The deadline for party candidates to register for the June primaries is March 15, just three weeks away. Time’s a-wasting, and candidates are rather thin on the ground in Hancock County.
Only two of eight House races currently have a candidate from each party. Those are in districts 136 (east of Ellsworth plus Mariaville, Osborn and Waltham) and 137 (Amherst, Aurora, Eastbrook, Franklin and Great Pond in Hancock County).
District 137 pits incumbent Republican Larry Lockman against Democratic challenger Maxwell Coolidge of Franklin. Lockman would be entering his fourth and final term if he is successful this season.
District 136 has two new faces, Rep. Richard Malaby being termed out this year. For the upcoming election, both Democrat Kylie Bragdon and Republican Billy Bob Faulkingham live in Winter Harbor, and both serve on the board of selectmen there. It is bound to be a challenge to separate their local roles as selectmen from their candidacies for the House, but both have expressed their intention to keep the contest from spilling over into their work on the town board.
If that is the case, it will be a shining example from a small community that yes, we can just get along. Municipal boards are generally nonpartisan. The candidates have known each other for a long time, and both had enough support to be elected to town office. How divisive will the race be within the community? Let’s hope it is not.
Republicans Richard Campbell (District 130, Bucksport and Orrington) and Karl Ward of Dedham (District 131) are both incumbents without opposition. Across the aisle, Democrats Genevieve McDonald (Stonington), Sarah Pebworth (Blue Hill) and Brian Hubbell (Bar Harbor, Mount Desert and Lamoine) are unopposed. If no one else jumps in by the deadline, the five unopposed candidates will effectively be the winners if they complete the primary process.
One can imagine some hesitation about taking on the incumbents in these races, but two of them are open seats. Is there no one who would make it a contest and give voters a choice? As for District 132, Ellsworth and Trenton, there is no one running at all. Zip. Zilch. Nada. The seat is being vacated by the term-limited Louie Luchini, and so far no would-be successors have volunteered.
It’s not too late. The best primer on how to become a candidate is the “2018 Candidate’s Guide to Ballot Access” on the Secretary of State’s website. It explains the requirements for candidacy for party members, non-party candidates, even write-ins. It also gives the details on age, citizenship and residency for various offices. Ellsworth, Trenton? Can’t you field anyone?

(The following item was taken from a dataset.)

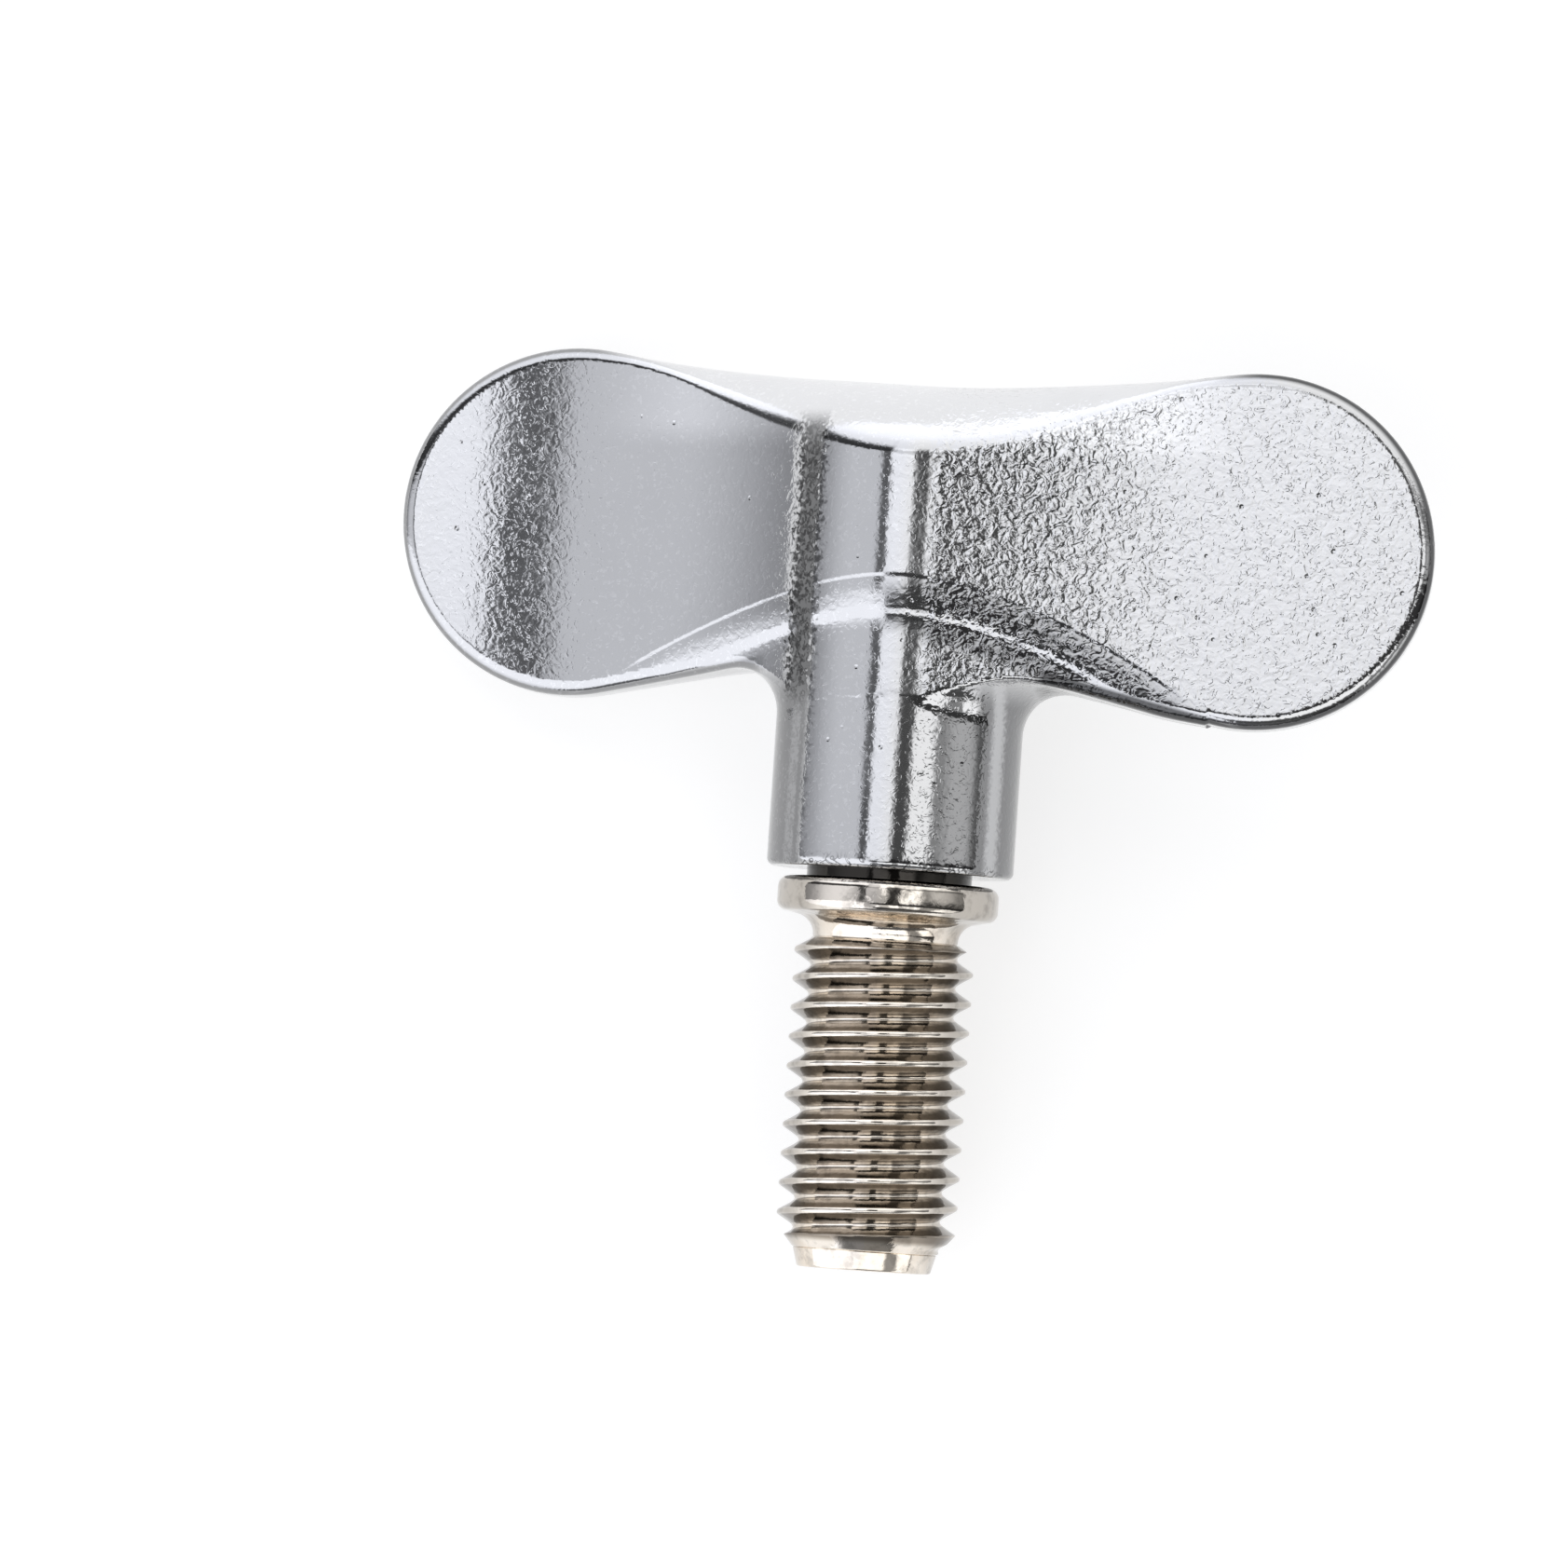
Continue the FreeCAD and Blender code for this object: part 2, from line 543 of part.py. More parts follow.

You will need just 25 signatures on a petition to qualify as a party candidate, or 50 as a non-party candidate. Non-party or “unenrolled” candidates have until June 1 to file petitions. A “Declaration of Write-in Candidacy” must be submitted by April 13. The guide has information on all that and much, much more, including how and when you may accept donations or spend money, or change party enrollment or residency prior to an election.
Non-party candidates and write-ins may choose a “political designation” of up to three words in length. It may not be “obscene, contemptuous, profane or prejudicial,” nor promote “abusive or unlawful activity.” “Your mother was a hamster” or “Your father smelt of elderberries?” Not allowed.
What accounts for the dearth of candidates? We used to be livelier than this. Are people just too fed up with the politics of the day to want to take on the job? The salary is low, the workload high, but surely someone could be tempted.
It is great to see that two of the newcomers to Hancock County races are women. For the last three two-year sessions, Hancock County has not seen a woman representative in the House. What’s up with that?
Elsie Flemings served from Bar Harbor from 2008-2012. Before that it was Virginia “Ginger” Constantine, also from Bar Harbor, who served until 1994, and before that was Ellsworth’s Ruth Foster. She led the way. Not only was she the first woman to win a Hancock County House seat, she was the first woman to represent Hancock County in the Maine Senate as well. Kimberley Rosen (Bucksport) now holds the Senate seat in neighboring District 8.
In the past 30 years, women have held from 21 percent to 35 percent of the seats in the House. In the same period, the Senate had a high of 45 percent women in 1998-90 and a low of 20 percent from 2010-2014. Given that male versus female population in Maine is in the 50/50 neighborhood, women are under-represented.
Running for office or serving in the Legislature are both extraordinary experiences. You do have to have a flexible life and additional income. But oh, the people you’ll meet! If you have a little itch to do it, now’s the time. Go for it.